Após uma apresentação fantástica no “Palco Sunset” do Rock in Rio de 2011, ao lado do grupo percussivo Tambours du Bronx, ficou muito claro o erro da direção do festival em colocar a banda no palco menor – enquanto uma banda brasileira de menor reconhecimento se apresentava no mesmo horário.
Pouco tempo depois, a família Medina fez questão de anunciar o Sepultura como uma das primeiras atrações confirmadas para a edição de 2013.

E o Sepultura foi um dos maiores nomes do festival deste ano, ao lado de Bruce Springsteen e Justin Timberlake. Na primeira noite do metal, se apresentou no “Palco Mundo”, novamente com o Tambours du Bronx. Na última data do festival, fez o “Zépultura”, no “Palco Sunset”, se apresentando com Zé Ramalho, com quem havia começado uma parceria há dez anos, criando juntos uma música para a trilha do filme “Lisbela e o Prisioneiro”.

Segundo Kisser, a relação entre festival e Sepultura é fantástica. O evento foi fundamental para que o Brasil descobrisse a banda, numa época em que já despontava mundialmente como um dos maiores nomes do heavy metal.

“Em 1985, eu estive lá para ver o Ozzy (Osbourne). Em 1991, a gente já estava no palco, num momento que já fazia muito barulho lá fora, mas ainda era pouco falado no Brasil. Foi quando as portas se abriram no país. Tocamos durante meia hora no Maracanã, mas foi um marco para a história da banda”, lembra Kisser, acrescentando que o Sepultura tocou no evento ainda em 2001 e em 2004, em Lisboa.

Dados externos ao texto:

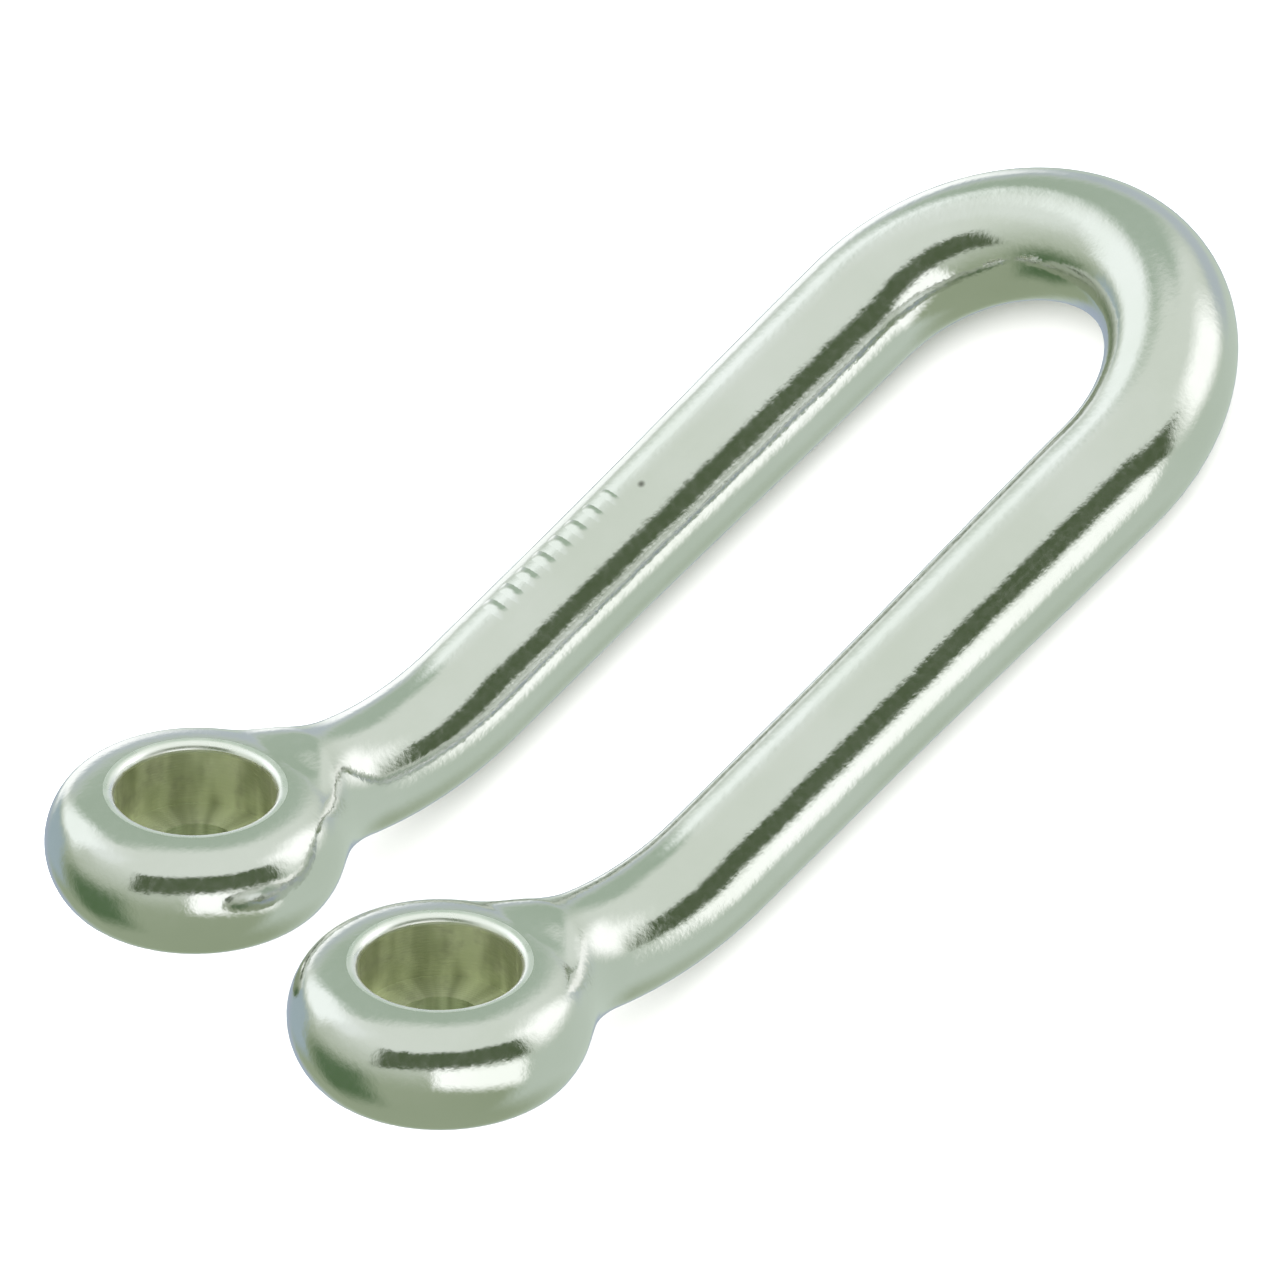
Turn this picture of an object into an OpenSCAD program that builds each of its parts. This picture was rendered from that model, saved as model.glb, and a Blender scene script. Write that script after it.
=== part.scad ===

Sobre tocar no “Palco Sunset”, Kisser não se incomoda em não estar no espaço principal. “É só o ‘Palco Sunset’ que proporciona aquelas misturas inusitadas. Com o Zé Ramalho, foi incrível ver os camisas pretas cantando as músicas dele. É a prova de que o pessoal do metal respeita a música brasileira”.

Turnê

A turnê de lançamento de “The Mediator” tem início no ano que vem e deve viajar por todos os continentes. Mesmo com a aproximação dos 30 anos de estrada, o quarteto não desacelera o ritmo – em média, são cem shows por ano. “A gente curte muito isso”.